12:37 am on Mar 16, 2003 (gmt 0)

Hi takagi

indeed there are a number of pages which are not spidered by Google.

However, there is still the open question if these pages have a PR or not. This is hard to see since Google sometimes guesses the PR.

I'm looking for a page which is not spidered but shows a high PR. If this page doesn't show any backlinks I would assume that it doesn't have any real PR. On the other hand if G will show some backlinks I would believe that the PR is real. Unfortunately, I haven't found such a site so far.

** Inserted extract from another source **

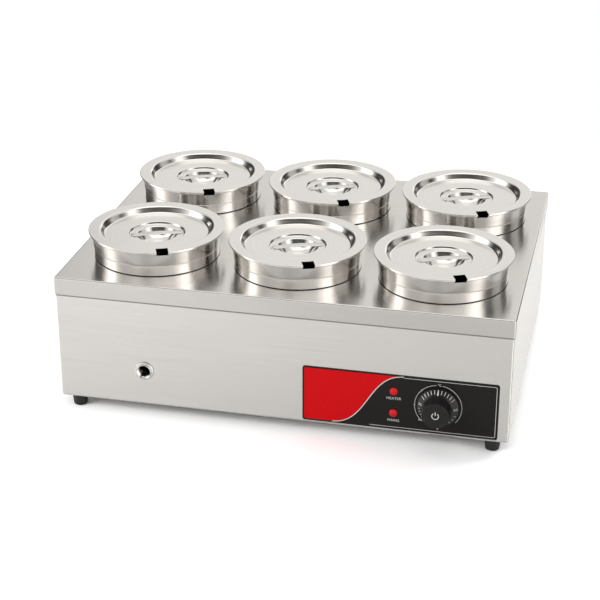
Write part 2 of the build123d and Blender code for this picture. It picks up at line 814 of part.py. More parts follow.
# Knob: flared dial skirt and round grip, hollow behind, with a D-shaped hub bore
with BuildPart() as control_knob:
    with BuildSketch(lengthwise(dial_x, panel_z)):
        with BuildLine():
            Polyline(
                (0, knob_back - knob_height),
                (knob_cap_diameter / 2, knob_back - knob_height),
                (knob_grip_diameter / 2, knob_back - knob_cone_height),
                (knob_skirt_diameter / 2, knob_back - knob_edge),
                (knob_skirt_diameter / 2, knob_back),
                (knob_skirt_diameter / 2 - knob_wall, knob_back),
                (knob_grip_diameter / 2 - knob_wall, knob_back - knob_cone_height + knob_edge),
                (knob_cap_diameter / 2 - knob_wall, knob_back - knob_height + knob_wall),
                (knob_hub_diameter / 2, knob_back - knob_height + knob_wall),
                (knob_hub_diameter / 2, knob_back - knob_hub_recess),
                (0, knob_back - knob_hub_recess),
                close=True,
            )
        make_face()
    revolve(axis=depth_axis(dial_x, panel_z))
    fillet(control_knob.edges().filter_by(GeomType.CIRCLE).sort_by(Axis.Y)[0], knob_round)
    with BuildSketch(facing(knob_back)):
        with Locations((dial_x, panel_z)):
            Circle(shaft_diameter / 2 + shaft_running_gap)
        with Locations((dial_x, panel_z + flat_offset + shaft_running_gap + shaft_diameter / 2)):
            Rectangle(2 * shaft_diameter, shaft_diameter, mode=Mode.SUBTRACT)
    extrude(amount=knob_back - shaft_end + shaft_running_gap, mode=Mode.SUBTRACT)
control_knob.part.label = "control_knob"
export_step(control_knob.part, "parts/control_knob.step")

# Sensor pocket: a closed tube in the tank wall that keeps the bulb dry
pocket_end = tank_front + pocket_length
with BuildPart() as sensor_pocket:
    with BuildSketch(facing(pocket_end)):
        with Locations((pocket_x, pocket_z)):
            Circle(pocket_diameter / 2)
    extrude(amount=pocket_length)
    with BuildSketch(facing(pocket_end - pocket_cap)):
        with Locations((pocket_x, pocket_z)):
            Circle(pocket_bore / 2)
    extrude(amount=pocket_length - pocket_cap, mode=Mode.SUBTRACT)
sensor_pocket.part.label = "sensor_pocket"
export_step(sensor_pocket.part, "parts/sensor_pocket.step")

# Temperature sensor: bulb in the pocket, capillary round to the thermostat's side
bulb_front = tank_front - bulb_proud
capillary_end_z = panel_z + thermostat_size / 4
with BuildPart() as temperature_sensor:
    with BuildSketch(facing(bulb_front + bulb_length)):
        with Locations((pocket_x, pocket_z)):
            Circle(bulb_diameter / 2)
    extrude(amount=bulb_length)
    with BuildLine() as capillary_path:
        FilletPolyline(
            (pocket_x, bulb_front, pocket_z),
            (pocket_x, wire_front, pocket_z),
            (pocket_x, wire_front, capillary_end_z),
            (dial_x - thermostat_size / 2, wire_front, capillary_end_z),
            radius=capillary_bend,
        )
    with BuildSketch(Plane(capillary_path.line @ 0, z_dir=capillary_path.line % 0)):
        Circle(capillary_diameter / 2)
    sweep(path=capillary_path.line)
temperature_sensor.part.label = "temperature_sensor"
export_step(temperature_sensor.part, "parts/temperature_sensor.step")

# Cable gland in the rear panel and its nut inside
with BuildPart() as cable_gland:
    with BuildSketch(facing(case_rear + gland_collar_thickness)):
        with Locations((gland_x, gland_z)):
            RegularPolygon(gland_collar_across / 2, 6, major_radius=False)
    extrude(amount=gland_collar_thickness)
    with BuildSketch(lengthwise(gland_x, gland_z)):
        with BuildLine():
            Polyline(
                (0, case_rear - case_sheet - gland_inside),
                (gland_thread / 2, case_rear - case_sheet - gland_inside),
                (gland_thread / 2, case_rear),
                (gland_cap_diameter / 2, case_rear + gland_collar_thickness),
                (gland_cap_diameter / 2, case_rear + gland_cap_shoulder),
                (gland_mouth_diameter / 2, case_rear + gland_proud),
                (0, case_rear + gland_proud),
                close=True,
            )
        make_face()
    revolve(axis=depth_axis(gland_x, gland_z))
    with BuildSketch(facing(case_rear + gland_proud)):
        with Locations((gland_x, gland_z)):
            Circle(gland_bore / 2)
    extrude(amount=gland_proud + case_sheet + gland_inside, mode=Mode.SUBTRACT)
cable_gland.part.label = "cable_gland"
export_step(cable_gland.part, "parts/cable_gland.step")

with BuildPart() as gland_nut:
    with BuildSketch(facing(shell_rear)):
        with Locations((gland_x, gland_z)):
            RegularPolygon(gland_nut_across / 2, 6, major_radius=False)
            Circle(gland_thread / 2 + thread_gap, mode=Mode.SUBTRACT)
    extrude(amount=gland_nut_thickness)
gland_nut.part.label = "gland_nut"
export_step(gland_nut.part, "parts/gland_nut.step")

# Terminal block on the base plate, with the ways for the supply open at its back
block_ways = [block_x + step * block_way_pitch for step in (-1, 0, 1)]
with BuildPart() as terminal_block:
    with BuildSketch(level(block_x, block_front + block_depth / 2, base_top)):
        Rectangle(block_width, block_depth)
    extrude(amount=block_height)
    with BuildSketch(facing(block_front + block_depth)):
        with Locations(*[(x, wire_z) for x in block_ways]):
            Circle(block_way_diameter / 2)
    extrude(amount=block_way_depth, mode=Mode.SUBTRACT)
    with BuildSketch(Plane.XY.offset(base_top + block_height)):
        with Locations(*[(x, block_front + block_way_diameter) for x in block_ways]):
            Circle(block_way_diameter / 2)
    extrude(amount=-block_height / 4, mode=Mode.SUBTRACT)
terminal_block.part.label = "terminal_block"
export_step(terminal_block.part, "parts/terminal_block.step")

# Earth stud and nut on the base plate
with BuildPart() as earth_stud:
    with BuildSketch(level(earth_stud_x, earth_stud_y, base_top)):
        RegularPolygon(earth_nut_across / 2, 6, major_radius=False)
    extrude(amount=earth_nut_height)
    with BuildSketch(level(earth_stud_x, earth_stud_y, base_top)):
        Circle(earth_stud_diameter / 2)
    extrude(amount=earth_stud_height)
earth_stud.part.label = "earth_stud"
export_step(earth_stud.part, "parts/earth_stud.step")

# Wires: each one a straight-run route with round turns, from face to face
pin_underside = element_z - terminal_pin_diameter / 2
link_z = panel_z - wire_diameter
wire_routes = {
    "earth_wire": [
        (block_ways[0], block_front, wire_z),
        (block_ways[0], earth_stud_y, wire_z),
        (earth_stud_x + earth_stud_diameter / 2, earth_stud_y, wire_z),
    ],
    "neutral_wire": [
        (block_ways[1], block_front, wire_z),
        (block_ways[1], neutral_turn_rear, wire_z),
        (terminal_inner_x, neutral_turn_front, wire_z),
        (terminal_inner_x, wire_front, wire_z),
        (terminal_inner_x, wire_front, pin_underside),
    ],
    "live_wire": [
        (block_ways[2], block_front, wire_z),
        (block_ways[2], wire_front, wire_z),
        (block_ways[2], wire_front, panel_z - thermostat_size / 2),
    ],
    "element_wire": [
        (dial_x - thermostat_size / 2, wire_front, link_z),
        (terminal_outer_x, wire_front, link_z),
        (terminal_outer_x, wire_front, pin_underside),
    ],
}
for wire_name, route in wire_routes.items():
    last_run = (Vector(*route[-1]) - Vector(*route[-2])).length
    with BuildPart() as wire:
        with BuildLine() as wire_path:
            FilletPolyline(*route, radius=min(wire_bend, last_run / 2))
        with BuildSketch(Plane(wire_path.line @ 0, z_dir=wire_path.line % 0)):
            Circle(wire_diameter / 2)
        sweep(path=wire_path.line)
    wire.part.label = wire_name
    export_step(wire.part, f"parts/{wire_name}.step")

# Top cover: a shallow pan over the case, with six pot holes
with BuildPart() as top_cover:
    with BuildSketch(Plane.XY.offset(cover_top - skirt_height)):
        RectangleRounded(cover_width, cover_depth, cover_corner)
    extrude(amount=skirt_height)
    fillet(top_cover.faces().sort_by(Axis.Z)[-1].edges(), cover_bend)
    offset(amount=-cover_sheet, openings=top_cover.faces().sort_by(Axis.Z)[0])
    with BuildSketch(Plane.XY.offset(cover_underside)):
        with Locations(*pot_centres):
            Circle(pot_diameter / 2 + pot_hole_gap)
    extrude(amount=cover_sheet, mode=Mode.SUBTRACT)
top_cover.part.label = "top_cover"
export_step(top_cover.part, "parts/top_cover.step")

# Pots and lids, in the order of their centres
pot_radius = pot_diameter / 2
band_top = cover_top + band_height
flare_radius = flare_diameter / 2
bead_centre = (flare_radius + rim_bead / 2 - pot_sheet / 2, pot_top - rim_bead / 2)
strap_angle = notch_angle + 90
for number, (x, y) in enumerate(pot_centres, start=1):
    # Pot: drawn tub and, welded on it, a collar with a stacking shoulder, flared to a rolled rim
    with BuildPart() as pot:
        with BuildSketch(upright(x, y)):
            with BuildLine():
                FilletPolyline(
                    (0, pot_base),
                    (pot_radius, pot_base),
                    (pot_radius, band_top),
                    (pot_radius + shoulder_step, band_top + shoulder_rise),
                    (flare_radius, bead_centre[1]),
                    radius=(pot_corner, shoulder_bend, shoulder_bend),
                )
                offset(amount=pot_sheet, side=Side.LEFT)
            make_face()
            with Locations(bead_centre):
                Circle(rim_bead / 2)
        revolve(axis=vertical_axis(x, y))
        with BuildSketch(level(x, y, pot_top - rim_cut_depth, notch_angle)):
            with Locations((lid_diameter / 2, 0)):
                Rectangle(lid_diameter / 2 - pot_radius, notch_width)
        extrude(amount=rim_cut_depth, mode=Mode.SUBTRACT)
        split(bisect_by=Plane.XY.offset(band_top - collar_seam_below_band), keep=Keep.BOTH)
    pot.part.label = f"pot_{number}"
    export_step(pot.part, f"parts/pot_{number}.step")

    # Lid: hemmed rim, step into the pot, flat disc and a dish for the fingers
    with BuildPart() as lid:
        with BuildSketch(upright(x, y)):
            with BuildLine():
                FilletPolyline(
                    (0, bowl_floor),
                    (bowl_floor_diameter / 2, bowl_floor),
                    (ledge_inner / 2, ledge_top),
                    (ledge_outer / 2, ledge_top),
                    (dish_diameter / 2, disc_top),
                    (lid_step_inner / 2, disc_top),
                    (lid_step_outer / 2, lid_top),
                    (lid_diameter / 2, lid_top),
                    radius=(bowl_bend, lid_bend, lid_bend, lid_bend, lid_bend, lid_bend),
                )
                offset(amount=lid_sheet, side=Side.RIGHT)
            make_face()
            with Locations((lid_diameter / 2 - hem_width / 2, lid_top - lid_hem / 2)):
                Rectangle(hem_width, lid_hem)
        revolve(axis=vertical_axis(x, y))
        with BuildSketch(level(x, y, disc_top - lid_sheet, notch_angle)):
            with Locations(((notch_inner_radius + lid_diameter) / 2, 0)):
                Rectangle(lid_diameter - notch_inner_radius, notch_width)
        extrude(amount=lid_drop + lid_sheet, mode=Mode.SUBTRACT)
    lid.part.label = f"lid_{number}"
    export_step(lid.part, f"parts/lid_{number}.step")

    # Lid handle: a strap across the dish, its ends welded to the ledge
    with BuildPart() as lid_handle:
        with BuildSketch(upright(x, y, strap_angle).offset(-strap_width / 2)):
            with BuildLine():
                Line((-strap_reach, ledge_top), (-strap_reach + strap_pad, ledge_top))
                ThreePointArc(
                    (-strap_reach + strap_pad, ledge_top),
                    (0, ledge_top + strap_rise),
                    (strap_reach - strap_pad, ledge_top),
                )
                Line((strap_reach - strap_pad, ledge_top), (strap_reach, ledge_top))
                offset(amount=strap_thickness, side=Side.LEFT)
            make_face()
        extrude(amount=strap_width)
        fillet(lid_handle.edges().filter_by(Axis.Z), strap_width / 2 - thread_gap)
    lid_handle.part.label = f"lid_handle_{number}"
    export_step(lid_handle.part, f"parts/lid_handle_{number}.step")
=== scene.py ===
"""Looks of a countertop wet bain-marie with six round pots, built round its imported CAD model.

Blender works in metres, +Z up.  Sizes below are in millimetres in the same frame: X runs
along the front, Y from the front to the back, and the origin is on the table under the
middle of the cover.  A piece that stands for a CAD node keeps its outline and adds the
rounded edges, rolled beads, threads, print, grain and wear of the real one.
"""

import json
import logging
import math
from dataclasses import dataclass
from enum import Enum
from functools import cache
from itertools import pairwise
from typing import Any, Callable, Sequence

import bmesh
import bpy
from mathutils import Matrix, Vector
from mathutils.geometry import tessellate_polygon


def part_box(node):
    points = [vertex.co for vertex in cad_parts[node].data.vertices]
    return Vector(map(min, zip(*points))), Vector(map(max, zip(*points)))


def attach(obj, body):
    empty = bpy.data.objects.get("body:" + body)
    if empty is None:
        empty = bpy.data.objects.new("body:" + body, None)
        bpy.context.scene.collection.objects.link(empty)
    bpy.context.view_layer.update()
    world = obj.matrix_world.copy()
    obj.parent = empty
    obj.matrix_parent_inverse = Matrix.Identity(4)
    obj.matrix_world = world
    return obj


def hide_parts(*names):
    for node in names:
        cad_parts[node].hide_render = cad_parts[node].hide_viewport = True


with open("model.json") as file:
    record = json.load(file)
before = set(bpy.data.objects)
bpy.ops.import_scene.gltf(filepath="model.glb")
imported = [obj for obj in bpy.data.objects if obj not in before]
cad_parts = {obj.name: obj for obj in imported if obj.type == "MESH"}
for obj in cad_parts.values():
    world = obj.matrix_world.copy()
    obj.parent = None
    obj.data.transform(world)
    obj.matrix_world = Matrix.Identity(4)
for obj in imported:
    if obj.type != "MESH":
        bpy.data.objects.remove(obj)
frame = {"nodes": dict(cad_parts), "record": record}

logging.basicConfig(level=logging.INFO, format="%(message)s")
log = logging.getLogger("bain_marie")

MM = 0.001
SHARP_EDGE = math.radians(38.0)
ON_AXLE = 1e-6
# Near-black tone that metals use for a band of painted shade
PAINTED_SHADE_TONE = (0.05, 0.045, 0.042, 1)
POT_NUMBERS = range(1, 7)
Point = tuple[float, float]
Spot = tuple[float, float, float]
Colour = tuple[float, float, float]
Place = Callable[[float, float, float], Spot]


# Shapes in the plane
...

I see three possibilities:

1) During the monthly deep crawl G is spidering all pages. (Therefore, the case that there are unspidered pages will not occur.) The unspidered pages result from fresh spidering during the crawls. In this cases these pages have no PR - since they doesn't exist during the last calculation - and no backlinks will be shown.

2) There are pages which are not spidered during the monthly crawl and
a) they are left out for PR calculation
b) the pages are treated as dead ends but get a PR

takagi

1:43 am on Mar 16, 2003 (gmt 0)

Hi doc_z,

Option 1 turns out to be wrong, since G does not spider all known links (see my example in message 8 and the stickymail). At this forum some members sometimes complain that the number of indexed pages of their site has gone down.

I think I go for your option 2a. Pages that are not spidered should not influence the spread of the PR over the page, nor get any PR. G will try to spider pages that deserve a high PR, so it will be very difficult to find such a page. But option 2b is also a possibility.

By the way, in my view the monthly update has basically 3 phases
1. spidering
2. processing the data (recalculating PR, which links exist, what keywords are found in what page, etc.)
3. spreading the data over the data centers
This has to be done in this order with no (or almost none) overlap. IMHO it is not phase 1 (cf msg #7) but phase 2 that takes most of the time. (But this is also speculation.)

To go back to the question of geckofuel, it is better to add the links in PDFs.

doc_z

2:04 am on Mar 16, 2003 (gmt 0)

yes, either preventing that G spiders the PDFs or adding at least one link.